## WRITTEN TASK
What is the number of lines holding the word "pose"? Give that number alone.

## DATASET
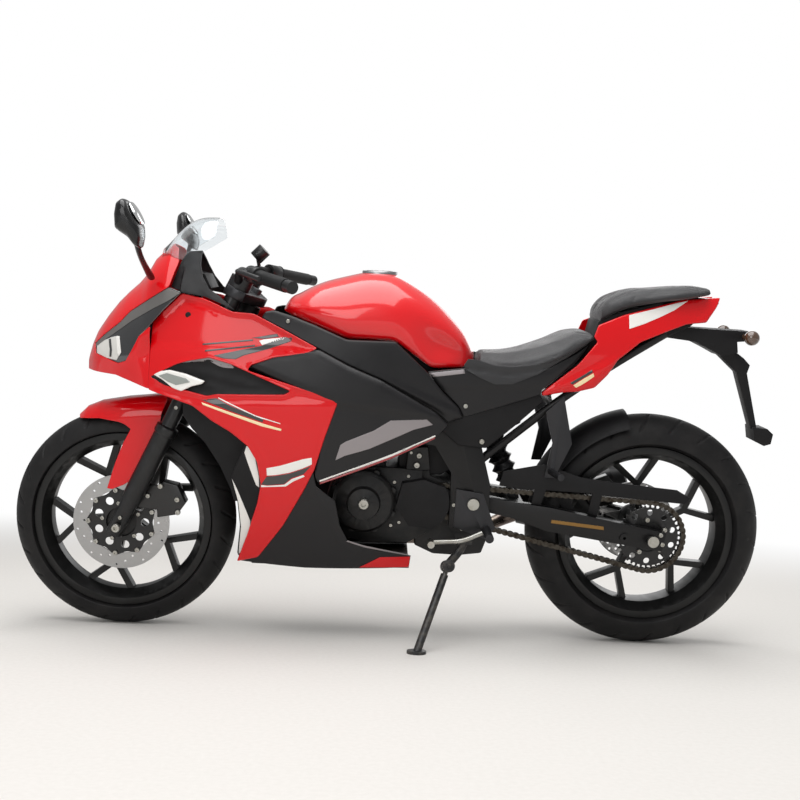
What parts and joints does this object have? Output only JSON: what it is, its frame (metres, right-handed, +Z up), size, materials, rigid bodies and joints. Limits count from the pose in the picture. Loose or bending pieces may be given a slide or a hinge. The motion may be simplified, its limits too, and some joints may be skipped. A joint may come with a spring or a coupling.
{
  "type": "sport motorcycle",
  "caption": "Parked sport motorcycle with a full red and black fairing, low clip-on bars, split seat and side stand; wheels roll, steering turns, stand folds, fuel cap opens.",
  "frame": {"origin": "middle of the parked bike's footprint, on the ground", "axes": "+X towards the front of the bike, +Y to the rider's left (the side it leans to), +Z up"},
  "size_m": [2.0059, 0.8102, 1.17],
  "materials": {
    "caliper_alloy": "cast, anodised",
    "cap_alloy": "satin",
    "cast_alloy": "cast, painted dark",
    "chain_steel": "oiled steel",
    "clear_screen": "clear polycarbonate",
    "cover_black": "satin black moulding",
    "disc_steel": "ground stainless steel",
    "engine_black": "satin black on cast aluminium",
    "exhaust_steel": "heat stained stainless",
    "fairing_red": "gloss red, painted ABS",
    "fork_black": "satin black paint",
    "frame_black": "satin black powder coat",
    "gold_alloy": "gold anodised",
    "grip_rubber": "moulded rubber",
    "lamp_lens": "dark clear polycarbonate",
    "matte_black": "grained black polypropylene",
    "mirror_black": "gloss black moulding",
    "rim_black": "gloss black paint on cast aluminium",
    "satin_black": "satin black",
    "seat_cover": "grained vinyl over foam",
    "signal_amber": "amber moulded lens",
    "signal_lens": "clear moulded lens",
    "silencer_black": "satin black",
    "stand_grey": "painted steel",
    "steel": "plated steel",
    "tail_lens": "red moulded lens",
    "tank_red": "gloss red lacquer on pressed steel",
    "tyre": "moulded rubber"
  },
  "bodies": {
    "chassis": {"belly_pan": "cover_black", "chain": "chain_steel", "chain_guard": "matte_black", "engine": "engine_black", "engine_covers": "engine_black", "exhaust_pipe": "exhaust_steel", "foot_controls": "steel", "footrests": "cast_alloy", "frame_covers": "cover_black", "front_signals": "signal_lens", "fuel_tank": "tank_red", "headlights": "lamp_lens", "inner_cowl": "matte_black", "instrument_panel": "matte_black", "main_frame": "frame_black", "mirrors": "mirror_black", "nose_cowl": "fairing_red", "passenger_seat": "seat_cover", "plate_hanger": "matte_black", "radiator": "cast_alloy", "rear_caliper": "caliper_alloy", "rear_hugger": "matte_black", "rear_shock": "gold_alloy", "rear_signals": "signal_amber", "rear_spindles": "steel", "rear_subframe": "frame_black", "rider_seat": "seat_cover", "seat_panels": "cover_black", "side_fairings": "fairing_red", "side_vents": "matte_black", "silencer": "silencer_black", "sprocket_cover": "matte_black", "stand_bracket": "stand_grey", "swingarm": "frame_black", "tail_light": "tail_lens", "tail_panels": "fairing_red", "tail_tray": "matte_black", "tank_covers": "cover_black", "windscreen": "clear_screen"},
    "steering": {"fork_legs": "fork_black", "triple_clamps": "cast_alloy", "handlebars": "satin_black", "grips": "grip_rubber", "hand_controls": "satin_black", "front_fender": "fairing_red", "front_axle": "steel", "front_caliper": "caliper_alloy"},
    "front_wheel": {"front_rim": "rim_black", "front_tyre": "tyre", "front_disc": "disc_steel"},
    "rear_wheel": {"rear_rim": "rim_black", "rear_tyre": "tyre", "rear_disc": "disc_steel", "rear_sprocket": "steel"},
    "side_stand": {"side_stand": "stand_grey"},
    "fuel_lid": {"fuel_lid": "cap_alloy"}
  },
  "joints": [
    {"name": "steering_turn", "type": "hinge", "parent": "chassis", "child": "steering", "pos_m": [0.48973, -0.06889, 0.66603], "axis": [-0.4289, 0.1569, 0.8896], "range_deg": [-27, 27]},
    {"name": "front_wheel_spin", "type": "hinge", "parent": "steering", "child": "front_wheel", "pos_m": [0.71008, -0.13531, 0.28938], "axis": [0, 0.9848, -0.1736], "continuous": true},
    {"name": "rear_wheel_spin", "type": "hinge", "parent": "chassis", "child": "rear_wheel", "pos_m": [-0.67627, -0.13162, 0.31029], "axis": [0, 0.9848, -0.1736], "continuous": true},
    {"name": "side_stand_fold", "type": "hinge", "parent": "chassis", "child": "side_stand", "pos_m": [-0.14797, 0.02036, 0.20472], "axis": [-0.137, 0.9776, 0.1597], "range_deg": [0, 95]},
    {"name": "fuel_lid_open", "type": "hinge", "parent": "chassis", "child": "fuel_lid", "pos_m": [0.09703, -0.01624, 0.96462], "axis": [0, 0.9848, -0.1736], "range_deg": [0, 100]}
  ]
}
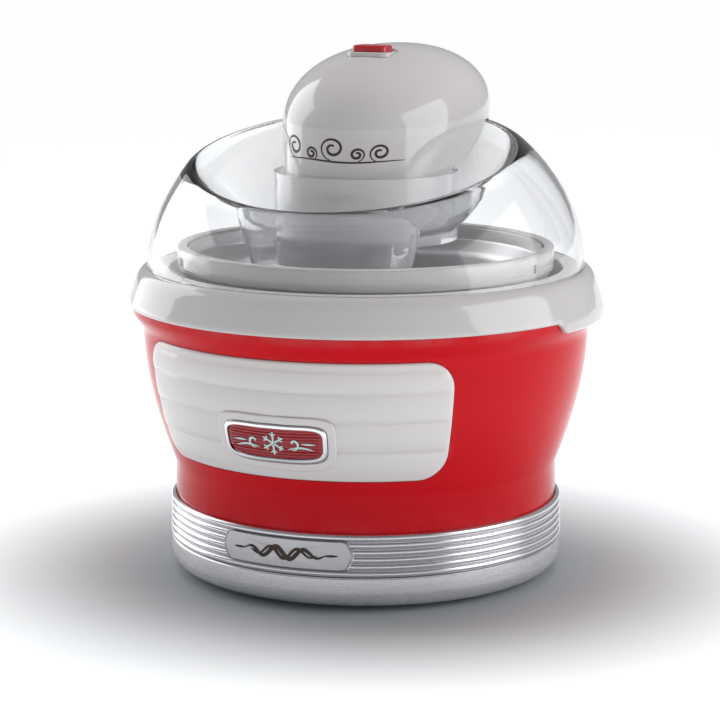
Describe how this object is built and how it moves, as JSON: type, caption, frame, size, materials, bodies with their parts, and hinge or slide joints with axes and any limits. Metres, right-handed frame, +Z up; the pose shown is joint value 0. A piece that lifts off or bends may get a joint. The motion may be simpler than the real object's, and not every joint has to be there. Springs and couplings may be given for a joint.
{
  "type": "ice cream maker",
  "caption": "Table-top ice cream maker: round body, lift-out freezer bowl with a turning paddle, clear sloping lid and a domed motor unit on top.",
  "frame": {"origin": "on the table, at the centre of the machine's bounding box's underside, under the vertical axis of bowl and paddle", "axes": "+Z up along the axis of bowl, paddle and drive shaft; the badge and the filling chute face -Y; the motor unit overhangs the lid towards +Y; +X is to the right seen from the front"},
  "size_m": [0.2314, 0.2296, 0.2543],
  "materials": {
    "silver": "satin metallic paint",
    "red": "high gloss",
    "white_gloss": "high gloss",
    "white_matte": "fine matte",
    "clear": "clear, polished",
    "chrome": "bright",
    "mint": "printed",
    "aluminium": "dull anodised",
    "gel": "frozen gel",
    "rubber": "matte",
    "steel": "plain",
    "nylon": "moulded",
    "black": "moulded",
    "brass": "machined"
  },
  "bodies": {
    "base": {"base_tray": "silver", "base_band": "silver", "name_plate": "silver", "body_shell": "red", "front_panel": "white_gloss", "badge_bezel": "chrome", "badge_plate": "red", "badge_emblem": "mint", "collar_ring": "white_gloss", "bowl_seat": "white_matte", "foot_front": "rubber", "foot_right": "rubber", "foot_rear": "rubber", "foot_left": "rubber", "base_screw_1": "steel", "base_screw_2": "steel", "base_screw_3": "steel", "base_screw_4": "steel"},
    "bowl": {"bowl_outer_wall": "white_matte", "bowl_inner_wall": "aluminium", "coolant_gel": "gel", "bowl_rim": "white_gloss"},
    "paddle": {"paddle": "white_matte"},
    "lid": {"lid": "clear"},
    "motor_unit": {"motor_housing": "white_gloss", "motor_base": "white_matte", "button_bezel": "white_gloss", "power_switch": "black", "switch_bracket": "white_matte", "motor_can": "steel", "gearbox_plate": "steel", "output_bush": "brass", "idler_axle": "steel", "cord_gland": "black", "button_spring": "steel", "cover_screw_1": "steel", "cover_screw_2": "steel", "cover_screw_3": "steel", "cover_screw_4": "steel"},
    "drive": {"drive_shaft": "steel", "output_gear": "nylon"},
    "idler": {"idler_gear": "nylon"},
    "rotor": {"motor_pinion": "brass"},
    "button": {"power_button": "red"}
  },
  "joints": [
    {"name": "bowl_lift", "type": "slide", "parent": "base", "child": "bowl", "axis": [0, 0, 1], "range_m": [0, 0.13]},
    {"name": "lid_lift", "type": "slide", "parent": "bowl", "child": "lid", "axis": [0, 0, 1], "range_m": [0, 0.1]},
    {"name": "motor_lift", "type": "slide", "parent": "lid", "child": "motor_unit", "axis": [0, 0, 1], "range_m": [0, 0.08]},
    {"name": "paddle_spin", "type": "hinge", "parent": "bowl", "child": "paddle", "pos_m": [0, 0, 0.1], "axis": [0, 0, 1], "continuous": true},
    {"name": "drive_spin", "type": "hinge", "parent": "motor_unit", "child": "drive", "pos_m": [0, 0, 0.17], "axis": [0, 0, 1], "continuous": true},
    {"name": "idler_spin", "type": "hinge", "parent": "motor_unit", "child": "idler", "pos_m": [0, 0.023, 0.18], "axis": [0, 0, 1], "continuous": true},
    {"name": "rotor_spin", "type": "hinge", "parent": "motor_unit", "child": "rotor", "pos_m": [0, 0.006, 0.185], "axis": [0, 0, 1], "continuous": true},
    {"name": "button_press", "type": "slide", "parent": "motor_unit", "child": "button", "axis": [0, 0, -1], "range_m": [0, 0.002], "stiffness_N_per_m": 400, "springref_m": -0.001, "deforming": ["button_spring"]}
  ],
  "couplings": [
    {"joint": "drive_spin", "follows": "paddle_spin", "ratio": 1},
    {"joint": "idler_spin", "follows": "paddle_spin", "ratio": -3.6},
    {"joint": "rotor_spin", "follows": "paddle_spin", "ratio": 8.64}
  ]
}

## RESULT FOR THIS TASK
2